Reuben Lindsay Walker

Reuben Lindsay Walker (May 29, 1827 – June 7, 1890) was a Confederate general who served in the artillery during the American Civil War.

Early life

Walker was born in Logan, Virginia, (now West Virginia). He graduated from the Virginia Military Institute (VMI) in 1845. He then became a civil engineer, and later, a farmer in Virginia.

Civil War

When the Civil War began, Walker took command of the Purcell Artillery unit. After seeing action at the First Battle of Bull Run (First Manassas), Walker became the chief of artillery to General A.P. Hill.

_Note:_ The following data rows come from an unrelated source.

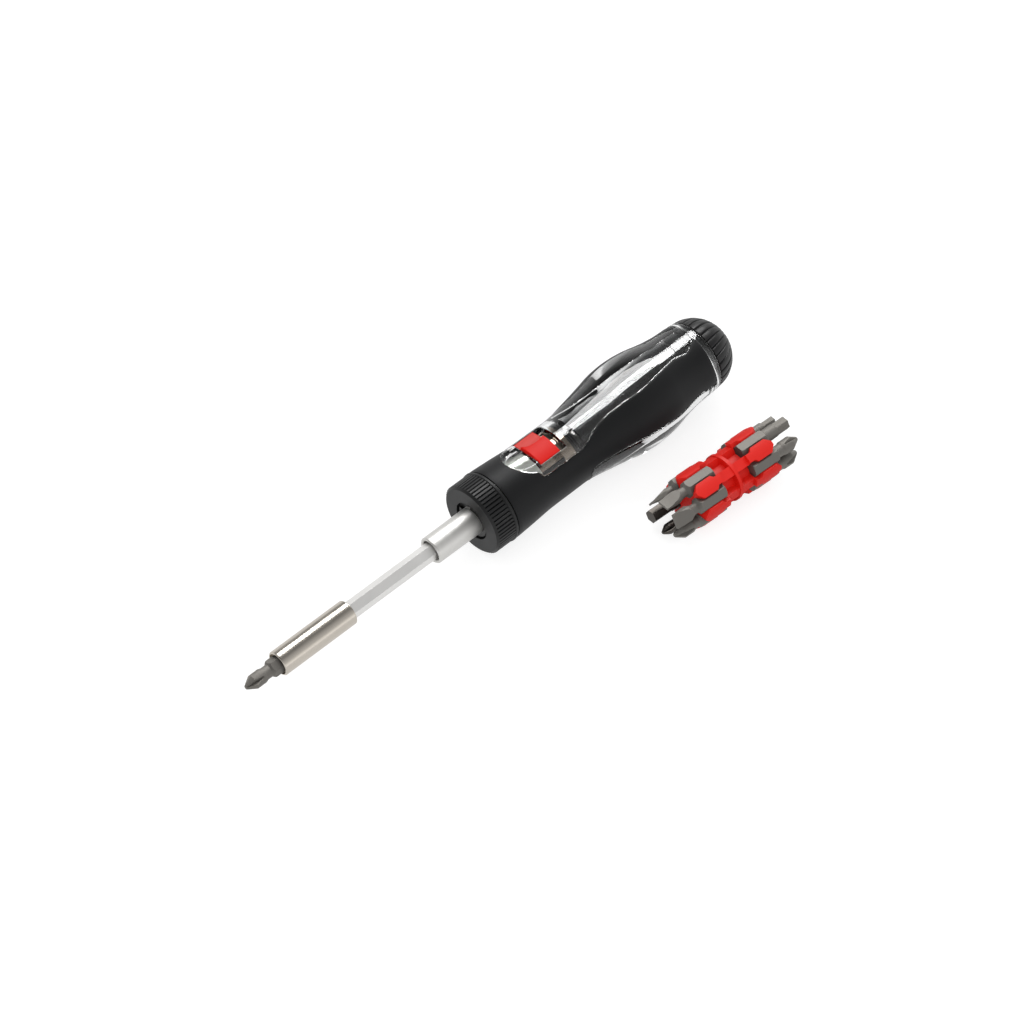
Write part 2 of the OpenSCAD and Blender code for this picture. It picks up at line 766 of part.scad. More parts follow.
// Ball that clicks into the ring's three notches
module detent_ball() {
  color([0.8, 0.8, 0.82]) rotate([detent_angle, 0, 0])
    translate([-detent_at, detent_r, 0]) sphere(r = detent_ball_r);
}

// Spring under the detent ball
module detent_spring() {
  path = coil_path(detent_floor_r + fit / 2, detent_r - detent_ball_r - fit / 2, detent_spring_r,
    small_wire_r, 1.25);
  echo("detent spring least gap", least_gap(path, small_wire_r));
  color([0.7, 0.7, 0.72]) rotate([detent_angle, 0, 0]) translate([-detent_at, 0, 0])
    rotate([0, 0, 90]) wire(path, small_wire_r);
}

// Polished collar with its front tube, which holds the lock balls down
module lock_collar() {
  cup_r = spring_r + spring_wire_r + 5 * fit;
  groove_at = ball_at - slider_travel;
  color([0.86, 0.87, 0.88]) difference() {
    union() {
      rod(-collar_end, -collar_at, collar_r);
      rod(-collar_at - over, -lock_front, lock_tube_r);
    }
    difference() {
      rod(-collar_end - over, -collar_at - collar_wall, cup_r);
      rod(-collar_at - hub_l, -collar_at, lock_tube_r);
    }
    rod(-collar_end - over, -lock_front + over, land_r);
    rod(-groove_at - release_l / 2, -groove_at + release_l / 2, release_r);
  }
}

// Visible return spring between the collar and the partition
module lock_spring() {
  path = coil_path(-partition_at, -collar_at - collar_wall, spring_r, spring_wire_r, spring_turns);
  echo("lock spring least gap", least_gap(path, spring_wire_r));
  color([0.6, 0.6, 0.62]) wire(path, spring_wire_r);
}

// Two balls that lock the blade, one over each of two flats
module lock_balls() {
  color([0.82, 0.82, 0.84]) for (side = pair)
    translate([-ball_at, side * (blade_af / 2 - ball_bite + ball_r), 0]) sphere(r = ball_r);
}

// Red thumb slider with a saddle that pushes the collar
module release_slider() {
  dish_at = slider_at + 0.45 * slider_l;
  color([0.86, 0.14, 0.12]) difference() {
    union() {
      intersection() {
        tube(-slider_at - slider_l, -slider_at, slider_r, slider_in_r);
        sector(-slider_at - slider_l, -slider_at, top_window_at, slider_half, 2 * slider_r);
      }
      intersection() {
        tube(-collar_at + clear / 3, -collar_at + saddle_l, mech_bore_r - fit / 2, lock_tube_r + clear);
        sector(-collar_at, -collar_at + saddle_l, top_window_at, slider_half - saddle_step,
          2 * slider_r);
      }
    }
    rotate([top_window_at - 90, 0, 0])
      translate([-dish_at, 0, slider_r + dish_r - dish_d])
        rotate([90, 0, 0]) cylinder(r = dish_r, h = 2 * slider_r, center = true);
  }
}

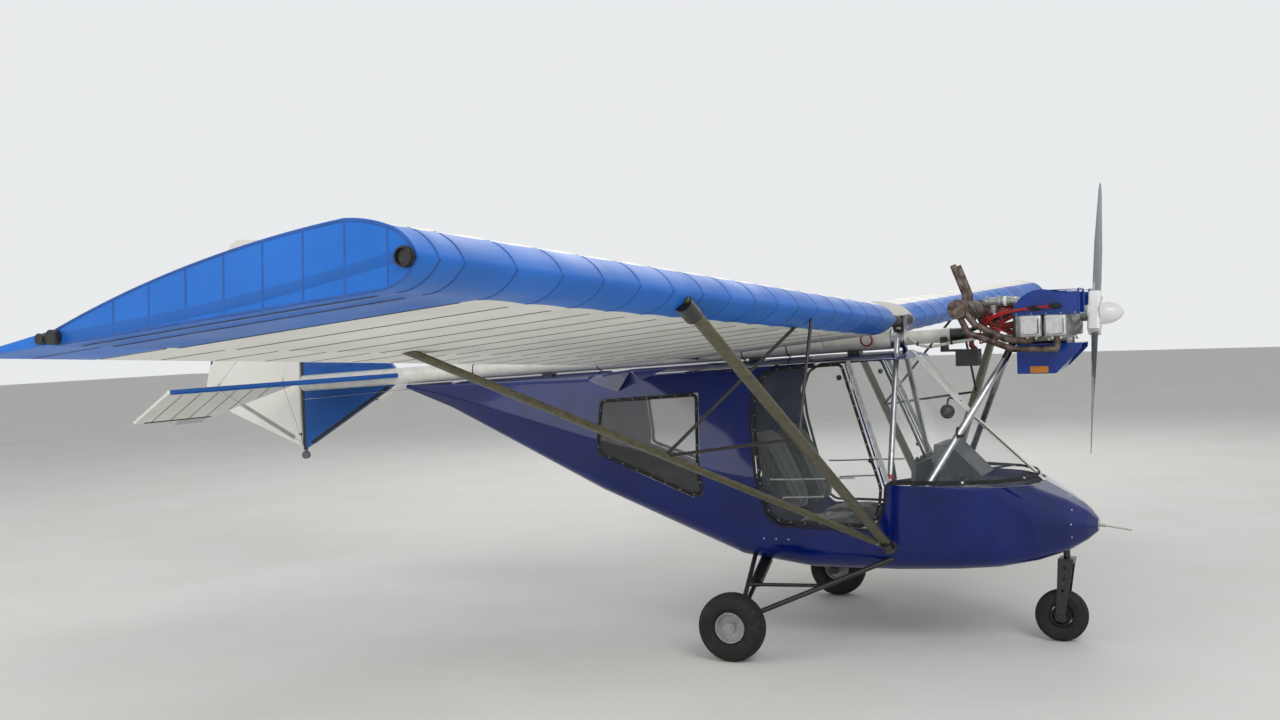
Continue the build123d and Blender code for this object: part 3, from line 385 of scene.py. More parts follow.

Lindsay Walker, as he was known, amassed a lengthy combat record, serving in every one of the Army of Northern Virginia's major battles except the Seven Days Battles (he was ill at the time). He commanded artillery of Hill's Light Division during the Battle of Harpers Ferry and the Battle of Antietam in the Maryland Campaign. When Powell Hill was promoted to corps command, Walker became the head of the Third Corps artillery. He commanded the corps' reserve artillery in the Battle of Gettysburg, directly commanding the battalions of Majs. David G. McIntosh and William J. Pegram. He had direct command of all the corps' artillery battalions thereafter, including in the Overland Campaign and the Siege of Petersburg. In all, Walker served in 63 battles and engagements and was never once wounded, despite being a large target at 6'4" tall and despite often serving in very hot fighting. Walker was promoted to brigadier general on February 18, 1865.

Postbellum career

After the war, Walker moved to Selma, Alabama, where he headed the Marine & Selma Railroad. He returned to Virginia in 1876 and became an engineer for the Richmond and Alleghany Railroad. As a civil engineer, Walker oversaw the construction of an addition to the Virginia State Penitentiary and the Texas State Capitol building.

Death

Walker died in Fluvanna County, Virginia, and was buried in Richmond's famous Hollywood Cemetery.[1]

Notes

  1. ^ Eicher, p. 550.

References

  • Eicher, John H., and David J. Eicher. Civil War High Commands. Stanford, CA: Stanford University Press, 2001. ISBN 0-8047-3641-3.